We are having an issue where certain unicode characters are not rendering correctly when saved to PDF. All these characters seem to be from the Latin Extended B unicode block.
I have verified this is not a font issue by turning of font embedding altogether when saving to PDF. When I open the PDF on my laptop which has Arial installed, I the characters appear as squares.
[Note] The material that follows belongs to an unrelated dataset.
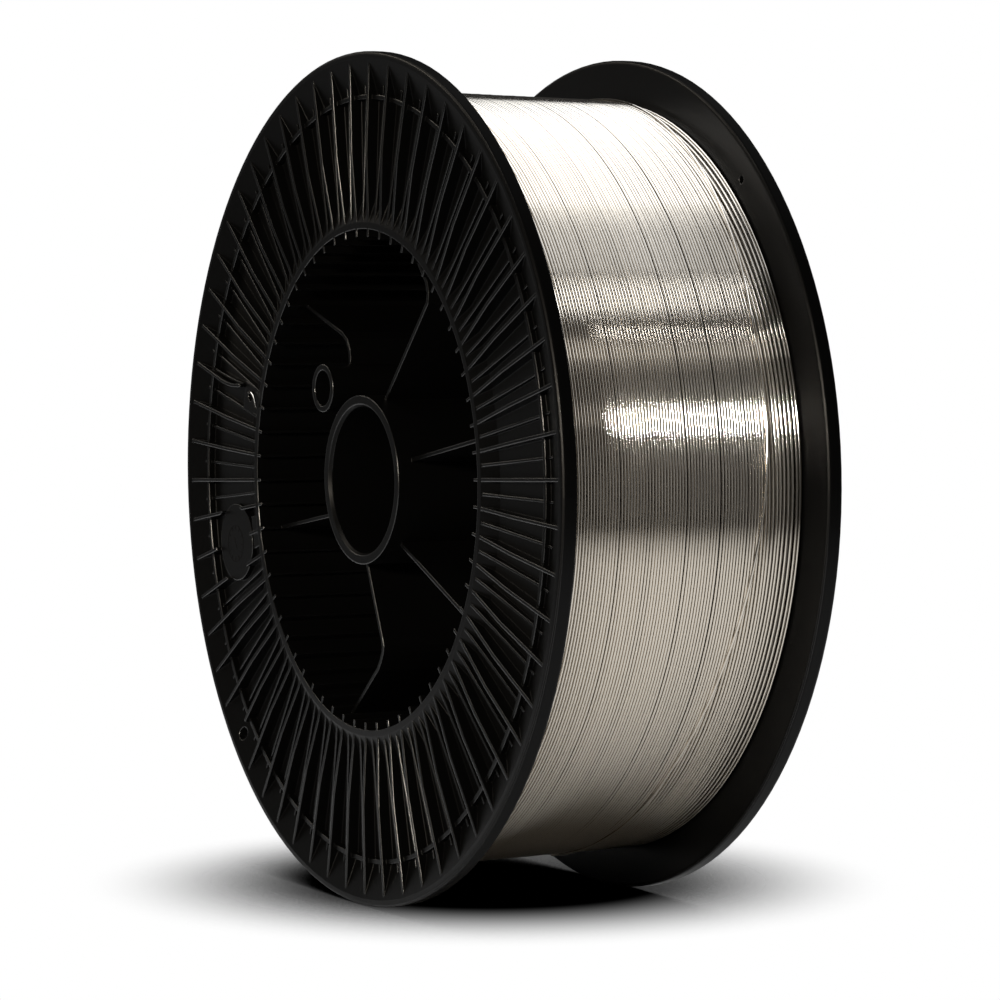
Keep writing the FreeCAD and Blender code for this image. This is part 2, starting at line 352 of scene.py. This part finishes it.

When I open the Word document, the characters are render in arial correctly.
See attached zipfile with:
- input.docx
- output.pdf
- actual.pdfexample documents.zip (413.3 KB)
Here is our Aspose code (written in python with jpype):
def convert_to_pdf(src_path, dest_path):
Document = jpype.JClass('com.aspose.words.Document')
SaveFormat = jpype.JClass('com.aspose.words.SaveFormat')
Color = jpype.JClass('java.awt.Color')
doc = Document(src_path)
# Fix Pink Background Issue
# - Right now we are going to always set background color to white.
# - If that causes problems then we could target specific colors
# that are causing problems such as:
# pink = Color(255, 153, 204)
white = Color(255, 255, 255)
doc.setPageColor(white)
PdfSaveOptions = jpype.JClass('com.aspose.words.PdfSaveOptions')
options = PdfSaveOptions()
options.setEmbedFullFonts(True)
doc.save(dest_path, options)
Server is on Ubuntu 16.